- [SOURCE MATERIAL]
★ ★ ★
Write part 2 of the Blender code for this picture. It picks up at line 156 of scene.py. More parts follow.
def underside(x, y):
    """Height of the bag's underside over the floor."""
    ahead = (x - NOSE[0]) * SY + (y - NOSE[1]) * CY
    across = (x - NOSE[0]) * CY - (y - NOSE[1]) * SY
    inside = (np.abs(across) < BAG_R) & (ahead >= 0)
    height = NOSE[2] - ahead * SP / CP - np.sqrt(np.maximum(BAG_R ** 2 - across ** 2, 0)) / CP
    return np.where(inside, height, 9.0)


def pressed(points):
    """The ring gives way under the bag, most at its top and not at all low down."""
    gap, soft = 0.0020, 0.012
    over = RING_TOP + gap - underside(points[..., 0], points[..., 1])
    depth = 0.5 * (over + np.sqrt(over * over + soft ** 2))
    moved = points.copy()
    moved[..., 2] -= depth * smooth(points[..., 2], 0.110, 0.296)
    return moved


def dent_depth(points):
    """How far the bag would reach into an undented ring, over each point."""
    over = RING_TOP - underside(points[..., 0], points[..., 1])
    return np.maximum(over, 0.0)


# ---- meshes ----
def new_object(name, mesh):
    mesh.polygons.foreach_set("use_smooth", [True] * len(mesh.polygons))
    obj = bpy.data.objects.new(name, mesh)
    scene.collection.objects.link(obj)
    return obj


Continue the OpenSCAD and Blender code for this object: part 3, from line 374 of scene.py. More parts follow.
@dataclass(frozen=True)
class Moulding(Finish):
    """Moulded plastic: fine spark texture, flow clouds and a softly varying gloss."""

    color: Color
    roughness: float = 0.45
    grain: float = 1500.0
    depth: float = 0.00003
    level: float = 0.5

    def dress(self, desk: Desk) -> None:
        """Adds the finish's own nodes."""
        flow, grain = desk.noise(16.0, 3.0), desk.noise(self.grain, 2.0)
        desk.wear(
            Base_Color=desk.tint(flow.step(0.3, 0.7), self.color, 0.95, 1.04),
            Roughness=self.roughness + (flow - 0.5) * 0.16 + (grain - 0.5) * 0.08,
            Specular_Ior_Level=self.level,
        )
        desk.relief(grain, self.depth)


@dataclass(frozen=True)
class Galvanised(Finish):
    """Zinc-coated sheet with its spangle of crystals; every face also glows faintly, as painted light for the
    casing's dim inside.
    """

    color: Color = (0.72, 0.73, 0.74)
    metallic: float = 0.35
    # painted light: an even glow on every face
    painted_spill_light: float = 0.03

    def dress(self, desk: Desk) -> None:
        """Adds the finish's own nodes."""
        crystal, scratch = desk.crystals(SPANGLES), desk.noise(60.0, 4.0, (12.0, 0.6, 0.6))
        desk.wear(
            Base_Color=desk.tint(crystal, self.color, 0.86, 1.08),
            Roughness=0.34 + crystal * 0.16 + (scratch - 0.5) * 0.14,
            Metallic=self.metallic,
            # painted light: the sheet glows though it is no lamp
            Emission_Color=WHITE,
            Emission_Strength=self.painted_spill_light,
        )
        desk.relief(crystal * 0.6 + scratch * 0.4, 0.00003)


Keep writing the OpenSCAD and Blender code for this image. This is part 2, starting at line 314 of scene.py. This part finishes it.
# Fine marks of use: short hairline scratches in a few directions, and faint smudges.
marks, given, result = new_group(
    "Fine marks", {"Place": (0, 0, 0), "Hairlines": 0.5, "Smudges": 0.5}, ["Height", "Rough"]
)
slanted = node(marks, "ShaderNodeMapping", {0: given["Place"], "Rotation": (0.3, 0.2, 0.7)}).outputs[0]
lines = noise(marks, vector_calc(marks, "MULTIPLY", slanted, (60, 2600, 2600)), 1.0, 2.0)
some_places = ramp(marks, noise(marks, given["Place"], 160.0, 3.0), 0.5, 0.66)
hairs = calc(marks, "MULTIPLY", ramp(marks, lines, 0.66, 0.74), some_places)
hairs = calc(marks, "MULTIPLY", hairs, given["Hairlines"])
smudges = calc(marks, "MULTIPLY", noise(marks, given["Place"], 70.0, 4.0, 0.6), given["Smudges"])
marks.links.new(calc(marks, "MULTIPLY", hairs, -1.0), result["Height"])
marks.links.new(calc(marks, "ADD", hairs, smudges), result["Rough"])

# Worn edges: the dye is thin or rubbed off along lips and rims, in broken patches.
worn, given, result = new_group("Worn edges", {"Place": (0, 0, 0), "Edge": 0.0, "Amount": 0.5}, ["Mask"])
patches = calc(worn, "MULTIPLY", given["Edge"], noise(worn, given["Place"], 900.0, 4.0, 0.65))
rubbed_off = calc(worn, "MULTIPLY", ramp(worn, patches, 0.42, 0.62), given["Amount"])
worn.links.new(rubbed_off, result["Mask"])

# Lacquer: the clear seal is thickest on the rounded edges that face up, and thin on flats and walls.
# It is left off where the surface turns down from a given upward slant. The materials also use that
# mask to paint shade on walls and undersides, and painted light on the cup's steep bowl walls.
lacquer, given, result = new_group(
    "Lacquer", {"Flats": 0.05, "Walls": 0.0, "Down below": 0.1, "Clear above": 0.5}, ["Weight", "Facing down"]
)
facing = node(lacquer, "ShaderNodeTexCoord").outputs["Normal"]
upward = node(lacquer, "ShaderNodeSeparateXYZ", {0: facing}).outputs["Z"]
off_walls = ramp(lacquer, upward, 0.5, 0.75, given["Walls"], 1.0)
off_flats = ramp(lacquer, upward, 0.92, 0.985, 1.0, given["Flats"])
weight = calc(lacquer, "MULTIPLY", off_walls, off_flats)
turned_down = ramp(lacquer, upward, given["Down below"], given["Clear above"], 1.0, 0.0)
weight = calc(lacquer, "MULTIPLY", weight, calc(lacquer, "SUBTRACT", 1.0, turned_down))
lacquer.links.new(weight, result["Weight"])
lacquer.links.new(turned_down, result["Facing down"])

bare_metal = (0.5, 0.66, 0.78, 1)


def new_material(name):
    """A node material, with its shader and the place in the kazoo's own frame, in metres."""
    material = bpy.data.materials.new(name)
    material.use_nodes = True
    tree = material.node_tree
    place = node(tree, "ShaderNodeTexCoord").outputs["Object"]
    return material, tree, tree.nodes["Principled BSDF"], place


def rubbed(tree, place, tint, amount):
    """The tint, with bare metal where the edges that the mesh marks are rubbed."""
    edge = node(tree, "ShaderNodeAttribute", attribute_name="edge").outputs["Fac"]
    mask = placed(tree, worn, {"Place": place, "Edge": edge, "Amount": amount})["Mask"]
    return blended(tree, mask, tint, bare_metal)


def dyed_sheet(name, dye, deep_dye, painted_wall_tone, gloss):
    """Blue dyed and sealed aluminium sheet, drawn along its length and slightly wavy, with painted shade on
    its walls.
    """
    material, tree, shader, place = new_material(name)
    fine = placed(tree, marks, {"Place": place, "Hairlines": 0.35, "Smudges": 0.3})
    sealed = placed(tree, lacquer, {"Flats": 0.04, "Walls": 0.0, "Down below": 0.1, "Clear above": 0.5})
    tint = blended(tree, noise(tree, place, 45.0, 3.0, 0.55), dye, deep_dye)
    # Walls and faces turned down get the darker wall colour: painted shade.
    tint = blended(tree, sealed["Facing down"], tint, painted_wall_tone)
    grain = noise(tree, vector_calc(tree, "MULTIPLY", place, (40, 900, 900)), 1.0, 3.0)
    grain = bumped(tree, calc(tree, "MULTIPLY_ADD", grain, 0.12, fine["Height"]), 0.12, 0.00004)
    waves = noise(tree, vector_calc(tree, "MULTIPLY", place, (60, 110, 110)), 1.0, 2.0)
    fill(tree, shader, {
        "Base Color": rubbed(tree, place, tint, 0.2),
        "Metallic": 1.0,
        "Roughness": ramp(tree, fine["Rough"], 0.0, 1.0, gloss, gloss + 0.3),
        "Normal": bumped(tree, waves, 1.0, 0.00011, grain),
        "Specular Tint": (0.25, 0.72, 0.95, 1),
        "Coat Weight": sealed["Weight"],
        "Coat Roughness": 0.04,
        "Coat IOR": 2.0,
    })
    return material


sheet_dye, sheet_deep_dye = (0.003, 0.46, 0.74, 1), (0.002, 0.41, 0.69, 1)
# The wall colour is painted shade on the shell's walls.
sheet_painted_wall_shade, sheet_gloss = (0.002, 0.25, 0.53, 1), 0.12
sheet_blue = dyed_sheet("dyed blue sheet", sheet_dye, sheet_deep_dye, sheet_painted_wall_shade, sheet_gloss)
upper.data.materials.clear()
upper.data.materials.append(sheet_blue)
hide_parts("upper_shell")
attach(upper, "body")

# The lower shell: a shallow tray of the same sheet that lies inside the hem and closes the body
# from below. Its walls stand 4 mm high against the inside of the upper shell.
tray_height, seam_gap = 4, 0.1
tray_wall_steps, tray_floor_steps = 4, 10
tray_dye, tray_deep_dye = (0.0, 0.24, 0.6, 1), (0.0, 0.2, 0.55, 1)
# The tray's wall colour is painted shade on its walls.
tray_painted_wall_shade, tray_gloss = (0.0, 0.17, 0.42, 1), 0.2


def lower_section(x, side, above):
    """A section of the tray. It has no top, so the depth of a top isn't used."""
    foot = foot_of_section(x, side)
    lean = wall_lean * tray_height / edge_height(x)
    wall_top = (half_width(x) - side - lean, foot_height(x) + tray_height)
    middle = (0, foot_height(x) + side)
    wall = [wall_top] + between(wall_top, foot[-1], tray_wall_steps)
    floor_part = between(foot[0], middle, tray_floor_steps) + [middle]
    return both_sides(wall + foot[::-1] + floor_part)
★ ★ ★
- [REQUEST]
Make an exact transcription of the lines from the line with "Continue the OpenSCAD" through the line with "level: float = 0.5", inclusive, omitting all others.

- [RESULT FOR THIS TASK]
Continue the OpenSCAD and Blender code for this object: part 3, from line 374 of scene.py. More parts follow.
@dataclass(frozen=True)
class Moulding(Finish):
    """Moulded plastic: fine spark texture, flow clouds and a softly varying gloss."""

    color: Color
    roughness: float = 0.45
    grain: float = 1500.0
    depth: float = 0.00003
    level: float = 0.5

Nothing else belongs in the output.